Likewise, one day I was downtown, and the forbidding skies just after noon—was this Berlin?— contributed to a feeling of isolation: I wandered around The Strand (unfortunately fiscally hampered by a “landmark” designation that might, counter-intuitively, cause the bookstore to close) and it, too, wasn’t racking up the sales, which struck me as weird, for books—especially the hard-to-find volumes not available on Amazon—are, happily still a ubiquitous Christmas present. I was distressed that Generation Records, on Thompson St., was also empty, although that wasn’t a patch on the store’s depleted stock, and prices for used vinyl that have soared. I brook no dissent whatsoever on the quixotic declaration that independent stores need support, but when you’re selling a beat-up copy of Paul Butterfield’s East-West for $29.99, it’s time to haul out the life jackets.
Less surprising was the tepid reception a beefy fellow selling “Trump/2020” banners was met with on 5th Ave. I briefly considered making a purchase as a joke Christmas present for my son Nicky, but my fingers were numb from the wind, so I reluctantly passed on the opportunity.
Not everywhere was hurting for customers: the Dunkin’ Donuts down the street from The Peninsula—my hotel of choice in NYC, and, I must say, no busier than usual, as my room, reserved just a few days in advance, was ready for immediate occupancy—usually had a line of seven people, whether it was six a.m. or three in the afternoon. One night Booker and I dined with longtime colleague and family friend Michael Gentile at Soho’s Coco Pazzo (which took over the space of the bar Milady’s)—a restaurant of the moment, less than a year old, where tables are scarce, and the quarters close, so much so that one time when I retreated outside for a smoke, my chair backed into that of a smartly-dressed young woman who gave me a rather unseasonable stink eye.

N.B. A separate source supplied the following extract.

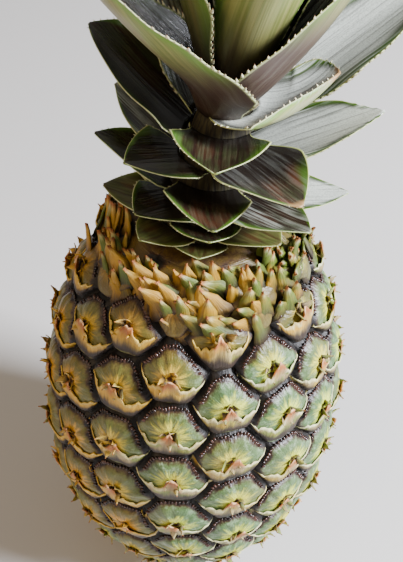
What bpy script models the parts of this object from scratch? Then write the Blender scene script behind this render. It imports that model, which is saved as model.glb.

Good thing it was noisy, since I belted out of a chorus of the Stones’ inexplicably unreleased “Cocksucker Blues” for the benefit of my companions.
The Italian food is exemplary, though, as was the service, and if I had a bout of intestinal bother the next day it was my own fault: I once had a gut of steel, but no more. My meal of steamed clams and lasagna with a rich Bolognese sauce was delicious, even if upon ordering it, I was reminded of many nights at restaurants in the 1980s and early-90s, with my brothers or friends—Sparks, Primavera and Le Madri, to name a few—when you knew if partaking of a stogie and unnecessary brandy after the meal guaranteed a wicked day after.
And I’d imagine holiday parties are drawing crowds, and business, to local bars and restaurants. (Pardon the instinctive dig, no loner apropos, at the Village Voice, which celebrated Christmas with a cash bar, a tightwad move that never ceased to befuddle me.) I attended Booker’s company shindig at the Irish pub The Globe—where, excuse the immodesty, my son won an award—and was hoarse the next morning after chewing the baseball and political fat with his boss, a rabid Yankees fan, which is usually trouble, but he laid out a velvet opening by admitting the 2018 Red Sox were a marvel. He’ll be attending one of the two nutty Sox/Yanks games in London next June. That long road trip cheeses me off—especially since both contests are counted as Sox home games—but more on baseball, and Boston’s difficult chances to repeat their World Series victory, in a few months.